Of course while “hard” high-tech innovation is rare in many countries, the entrepreneurial spirit nonetheless exists, and it often takes the form of “survival innovation”—something we described in our project’s earlier investigations of Central America. In Tunisia, for example, the informal economy dominates, so people seek ways to ease financial transactions through payment apps, among other lines of effort. Such innovation may not grab headlines or be transformative, but it is a sign of the potential of technology. When given minimal improvements to the rule of law, protection of property rights, and civil society, entrepreneurs are leaping into action.
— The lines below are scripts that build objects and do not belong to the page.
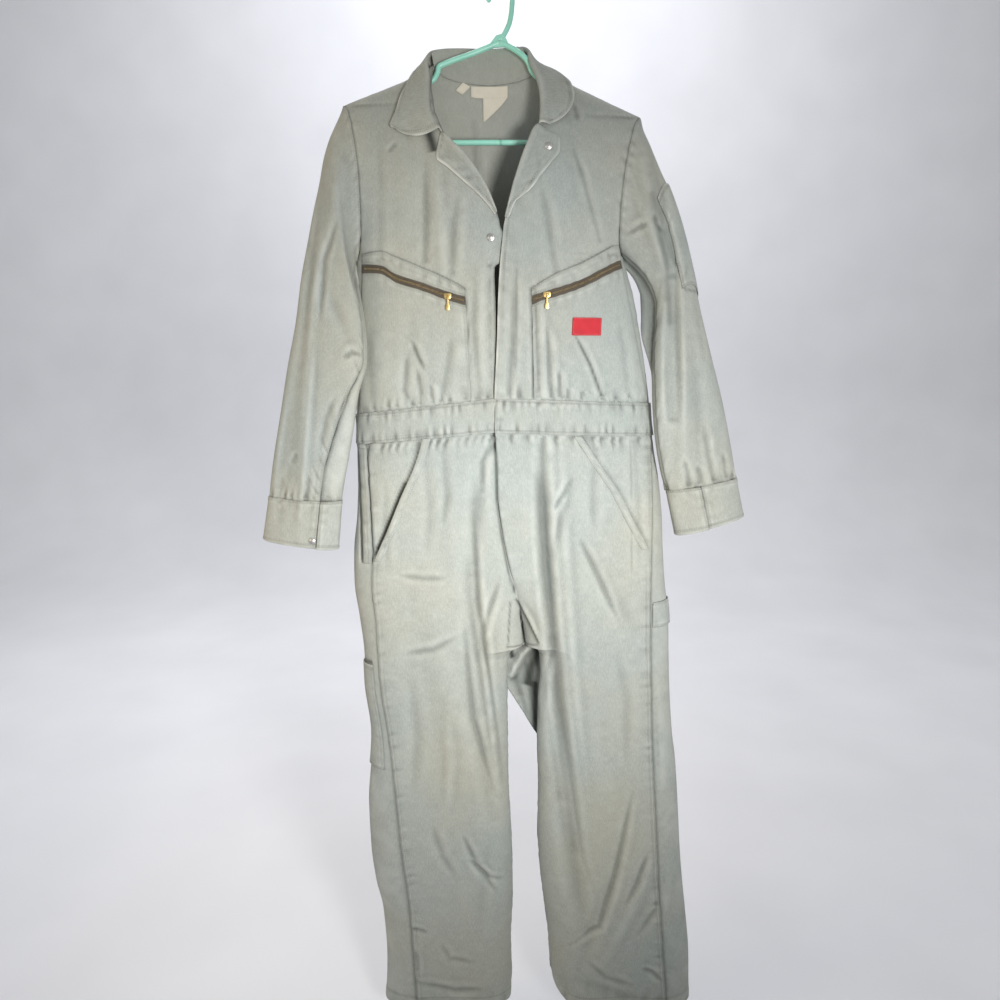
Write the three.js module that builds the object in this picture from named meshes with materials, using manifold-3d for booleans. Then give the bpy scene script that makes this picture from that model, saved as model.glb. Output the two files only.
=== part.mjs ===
// A boiler suit hanging on a plastic clothes hanger, as one rigid model.
// Millimetres, +Z up, front towards -Y. The origin is the inside top of the hanger's hook.
// Right and left are the wearer's, so the right side lies at -X.

import * as THREE from 'three';
import { mergeVertices } from 'three/addons/utils/BufferGeometryUtils.js';
import Module from 'manifold-3d';

const wasm = await Module();
wasm.setup();

// Driving dimensions of the cloth.
const clothWall = 1.2;
const doubledWall = 1.8;
const seamGap = 0.3;
const armholeGap = 2;
const edgeGap = 0.6;
const smallStep = 0.002;

// Finishes, as colour, roughness and metalness.
const finishes = {
  twill: [0x9a9c8b, 0.9, 0],
  label: [0xe9dfc8, 0.8, 0],
  patch: [0xc02a33, 0.75, 0],
  tape: [0x6a5240, 0.8, 0],
  brass: [0xb58f3e, 0.35, 1],
  steel: [0xc4c4c0, 0.3, 1],
  hanger: [0x8fd8bd, 0.4, 0],
};

const mix = (a, b, t) => a + (b - a) * t;
const clamp = (value, low, high) => Math.min(high, Math.max(low, value));
const smooth = (t) => clamp(t, 0, 1) ** 2 * (3 - 2 * clamp(t, 0, 1));
const radians = THREE.MathUtils.degToRad;

// Tables have named columns. The first column is the place of each row, rising or falling.
function table(names, rows) {
  return { key: names[0], rows: rows.map((row) => Object.fromEntries(names.map((name, i) => [name, row[i]]))) };
}

// Reads one column of a table at any place, on a smooth curve that never overshoots its rows.
function read({ key, rows }, name, at) {
  const rising = rows.at(-1)[key] > rows[0][key] ? 1 : -1;
  const last = rows.length - 2;
  const i = clamp(rows.findLastIndex((row) => (at - row[key]) * rising >= 0), 0, last);
  const slope = (k) => (rows[k + 1][name] - rows[k][name]) / (rows[k + 1][key] - rows[k][key]);
  const bend = (k) => {
    if (k === 0 || k > last) return slope(clamp(k, 0, last));
    const [before, after] = [slope(k - 1), slope(k)];
    return before * after > 0 ? (2 * before * after) / (before + after) : 0;
  };
  const span = rows[i + 1][key] - rows[i][key];
  const t = clamp((at - rows[i][key]) / span, 0, 1);
  const a = rows[i][name];
  const b = rows[i + 1][name];
  const ease = t * t * (3 - 2 * t);
  return mix(a, b, ease) + span * (t * (1 - t) ** 2 * bend(i) - t * t * (1 - t) * bend(i + 1));
}

// Large folds: each runs from one point to another on the front or back, in x and z.
// A positive height stands out from the body and a negative one sinks in.
function relief(folds, x, z) {
  let height = 0;
  for (const fold of folds.rows) {
    const [dx, dz] = [fold.x2 - fold.x1, fold.z2 - fold.z1];
    const along = ((x - fold.x1) * dx + (z - fold.z1) * dz) / (dx * dx + dz * dz);
    const t = clamp(along, 0, 1);
    const away = Math.hypot(x - fold.x1 - t * dx, z - fold.z1 - t * dz) / fold.width;
    height += fold.height * Math.exp(-away * away) * (0.35 + 0.65 * Math.sin(Math.PI * t));
  }
  return height;
}

const foldColumns = ['x1', 'z1', 'x2', 'z2', 'width', 'height'];
const bodyFolds = table(foldColumns, [
  [-178, -190, -206, -350, 16, -9],
  [-108, -235, -108, -400, 13, -5],
  [-150, -210, -140, -380, 16, 4],
  [-136, -500, -140, -630, 12, -5],
  [-186, -470, -176, -620, 16, 4],
  [-62, -470, -66, -600, 14, 3],
  [102, -190, 116, -330, 12, -4],
  [160, -215, 176, -370, 11, -4],
  [138, -230, 140, -390, 13, 4],
  [73, -470, 82, -630, 15, -5],
  [112, -515, 156, -625, 14, -3],
  [196, -430, 208, -600, 15, 4],
]);
const bodyBackFolds = table(foldColumns, [
  [-30, -190, -22, -600, 10, -6],
  [-120, -230, -112, -620, 15, -5],
  [90, -230, 96, -620, 15, -5],
  [-170, -300, -160, -600, 18, 5],
  [150, -300, 158, -600, 18, 5],
]);
const legFolds = table(foldColumns, [
  [-32, -690, -44, -890, 12, -8],
  [-64, -700, -78, -860, 16, 4],
  [-52, -880, -34, -1130, 13, -9],
  [-62, -1040, -12, -1330, 12, -8],
  [-20, -1000, 0, -1280, 9, 6],
  [-110, -900, -60, -1260, 26, 6],
  [-20, -1380, -40, -1560, 14, -5],
  [-130, -1690, -20, -1700, 12, -6],
  [56, -690, 84, -1010, 13, -14],
  [84, -1010, 104, -1290, 14, -15],
  [104, -1290, 148, -1540, 16, -13],
  [112, -740, 84, -860, 9, -5],
  [130, -850, 235, -1010, 17, -6],
  [150, -1180, 190, -1330, 24, 5],
  [210, -1400, 140, -1620, 15, -7],
  [258, -1440, 190, -1600, 12, 5],
  [120, -1640, 290, -1700, 14, -5],
]);
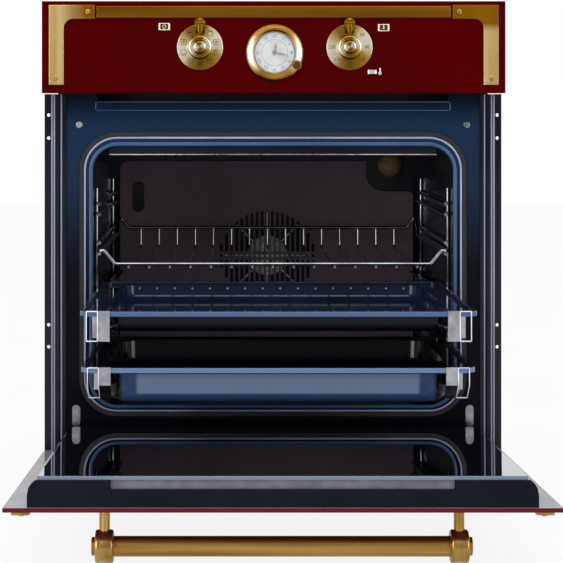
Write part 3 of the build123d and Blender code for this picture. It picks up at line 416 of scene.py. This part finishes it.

Most importantly for the region, there is an ocean of largely untapped human potential: women. Throughout the roundtable, presenters and participants noted the large numbers of young women in the region, who are slowly gaining access to education and to economic freedoms. Supporting them and giving them the opportunities to contribute to their own societies is likely the most indelible change that could happen across the Middle East and North Africa.
The challenges facing many countries in the region are problems of their own making. They are the products of bad policies and poor governance, prioritizing authoritarian control over practices that could foster economic growth and democracy. The countries surveyed above have the potential to grow stronger and healthier. By reducing predatory government practices, ensuring the rule of law, and broadening women’s participation in society, governments could improve their country’s outlooks and strengthen regional stability. Better governance will not salve all ailments—the Shi’a-Sunni conflict will not be solved through better domestic policies alone—nor will it come easily. But it is, as one of us often says, a “work-at” problem. Incremental improvements to government policies add up, and together they can do wonders for a society and a region.